Time, Love , Memory by Jonathan Weiner

Time, Love , Memory by Jonathan Weiner

Author:Jonathan Weiner [Weiner, Jonathan]
Language: eng
Format: epub
ISBN: 978-0-8041-5336-2
Publisher: Knopf Doubleday Publishing Group
Published: 2014-05-13T16:00:00+00:00


CHAPTER TWELVE

Cloning an Instinct

No doubt the process of decipherment was difficult, but only by accomplishing it could one arrive at whatever truth there was to read.

—MARCEL PROUST,

Time Regained

THE MOST DIRECT WAY to clone a fly gene is to take a needle and cut it right out of one of the giant chromosomes in the fly’s salivary glands. These are chromosomes that carry extra copies of each gene: hundreds of copies side by side, so many that through the microscope each salivary chromosome looks swollen and banded, like an obese coral snake. When drosophilists first discovered those banded chromosomes, it was as if they were seeing their maps made flesh.

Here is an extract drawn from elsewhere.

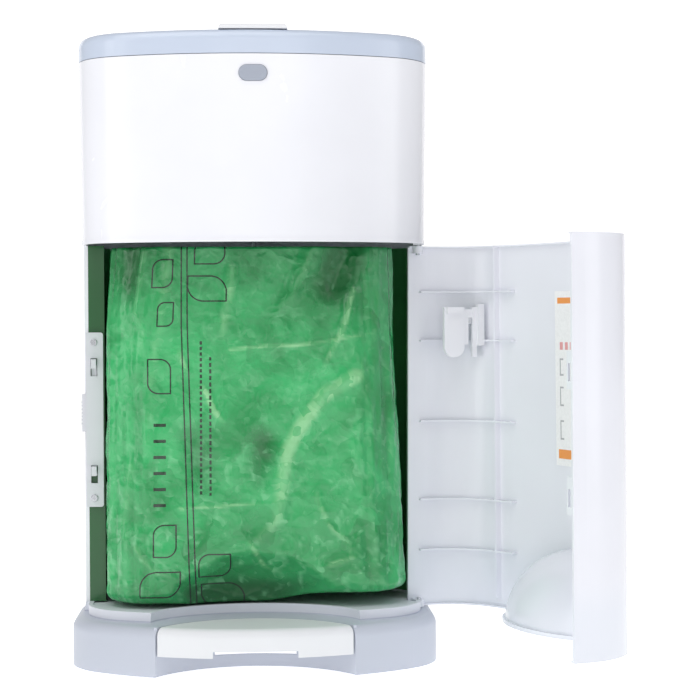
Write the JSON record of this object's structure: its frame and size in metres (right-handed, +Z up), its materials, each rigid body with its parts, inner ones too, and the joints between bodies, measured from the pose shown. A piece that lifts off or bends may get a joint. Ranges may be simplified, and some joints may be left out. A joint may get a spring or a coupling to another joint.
{
  "type": "nappy disposal bin",
  "caption": "Oval pedal nappy bin with flip-up lid, swing-open front door, film cutter and green liner bag hanging inside.",
  "frame": {"origin": "on the floor under the middle of the bin's oval plan", "axes": "+Z up, -Y to the front (the door's side), +X to the right as seen from the front"},
  "size_m": [0.4861, 0.4297, 0.5948],
  "materials": {
    "housing_white": "gloss white",
    "collar_grey": "gloss light blue-grey",
    "base_grey": "satin grey-blue",
    "pedal_white": "satin off-white",
    "latch_grey": "satin light grey",
    "button_grey": "satin mid grey",
    "lining_green": "dark green, satin",
    "liner_green": "glossy green film",
    "steel": "bright steel",
    "rubber_black": "matt black",
    "cassette_film": "packed green film in a shell",
    "flap_blue": "satin grey",
    "label_card": "printed card"
  },
  "bodies": {
    "stand": {"base": "base_grey", "foot_pad_front_left": "rubber_black", "foot_pad_front_right": "rubber_black", "foot_pad_rear_left": "rubber_black", "foot_pad_rear_right": "rubber_black", "body_shell": "housing_white", "inner_lining": "lining_green", "door_pin_lower": "steel", "door_pin_upper": "steel", "latch_plate": "latch_grey", "latch_screw_upper": "steel", "latch_screw_lower": "steel", "upper_housing": "housing_white", "button_spring": "steel", "film_cassette": "cassette_film", "trap_pin_left": "steel", "trap_pin_right": "steel", "pedal_pin": "steel", "collar_hinge_pin": "steel", "liner_bag": "liner_green"},
    "door": {"door_shell": "housing_white", "door_cutter": "latch_grey", "cutter_mount": "housing_white", "cutter_blade": "steel", "door_label": "label_card"},
    "slider": {"latch_slider": "latch_grey"},
    "button": {"front_button": "button_grey"},
    "collar": {"top_collar": "collar_grey", "chute_funnel": "housing_white", "lid_pin_left": "steel", "lid_pin_right": "steel"},
    "lid": {"lid_flap": "housing_white", "lid_tab": "housing_white"},
    "pedal": {"pedal": "pedal_white"},
    "rod": {"lift_rod": "steel"},
    "flap_left": {"trap_flap_left": "flap_blue"},
    "flap_right": {"trap_flap_right": "flap_blue"}
  },
  "joints": [
    {"name": "door_hinge", "type": "hinge", "parent": "stand", "child": "door", "pos_m": [0.158, -0.006, 0.22], "axis": [0, 0, 1], "range_deg": [-107.6, 0]},
    {"name": "latch_slide", "type": "slide", "parent": "stand", "child": "slider", "axis": [0, 0, 1], "range_m": [-0.0065, 0]},
    {"name": "button_press", "type": "slide", "parent": "stand", "child": "button", "axis": [0, 1, 0], "range_m": [0, 0.004], "stiffness_N_per_m": 400, "springref_m": -0.0005, "deforming": ["button_spring"]},
    {"name": "collar_hinge", "type": "hinge", "parent": "stand", "child": "collar", "pos_m": [0, 0.106, 0.568], "axis": [-1, 0, 0], "range_deg": [0, 95]},
    {"name": "pedal_hinge", "type": "hinge", "parent": "stand", "child": "pedal", "pos_m": [0, -0.005, 0.026], "axis": [1, 0, 0], "range_deg": [0, 8], "stiffness_Nm_per_rad": 6, "springref_deg": -11.46},
    {"name": "rod_lift", "type": "slide", "parent": "stand", "child": "rod", "axis": [0, 0, 1], "range_m": [0, 0.01165]},
    {"name": "lid_hinge", "type": "hinge", "parent": "collar", "child": "lid", "pos_m": [0, 0.086, 0.587], "axis": [-1, 0, 0], "range_deg": [0, 70.5]},
    {"name": "trap_left_hinge", "type": "hinge", "parent": "stand", "child": "flap_left", "pos_m": [-0.059, -0.012, 0.48], "axis": [0, 1, 0], "range_deg": [0, 75], "stiffness_Nm_per_rad": 0.05, "springref_deg": -22.92},
    {"name": "trap_right_hinge", "type": "hinge", "parent": "stand", "child": "flap_right", "pos_m": [0.059, -0.012, 0.48], "axis": [0, -1, 0], "range_deg": [0, 75], "stiffness_Nm_per_rad": 0.05, "springref_deg": -22.92}
  ],
  "couplings": [
    {"joint": "rod_lift", "follows": "pedal_hinge", "m_per_rad": 0.082},
    {"joint": "lid_hinge", "follows": "pedal_hinge", "ratio": 8.75}
  ]
}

In a fuzzy way they could make out the locations of white, yellow, and other genes that Sturtevant had mapped on that first night, and the bands were close to the positions where Sturtevant had mapped them.

Under the microscope, with a tiny needle and a micromanipulator to guide the needle, a skilled drosophilist can simply slice out the DNA from the region of the giant chromosome where the gene lies. One of the pioneers of this kind of cloning was Vincent Pirrotta, who was then at the European Molecular Biology Laboratory in Heidelberg, Germany. In 1983, at Hall’s request, Pirrotta sent Hall three overlapping DNA fragments that he had cut out of the X chromosome of an ordinary, wild-type fly from positions very close to white.

Somewhere among these three overlapping fragments was the period gene. Konopka’s old maps were not precise enough to say where. The gene might be on any one of the three ribbons, or it might straddle any two of them. To find the gene, Rosbash and Hall once again decided on the simplest and most direct strategy. They instructed students in their laboratories to make copies of the three DNA ribbons and cut the copies into random assortments of smaller fragments, using a whole battery of restriction enzymes as scissors. In this way they made a library of snipped DNA ribbons, so that they could inject each fragment of DNA into a single fly egg and test the fragments one by one.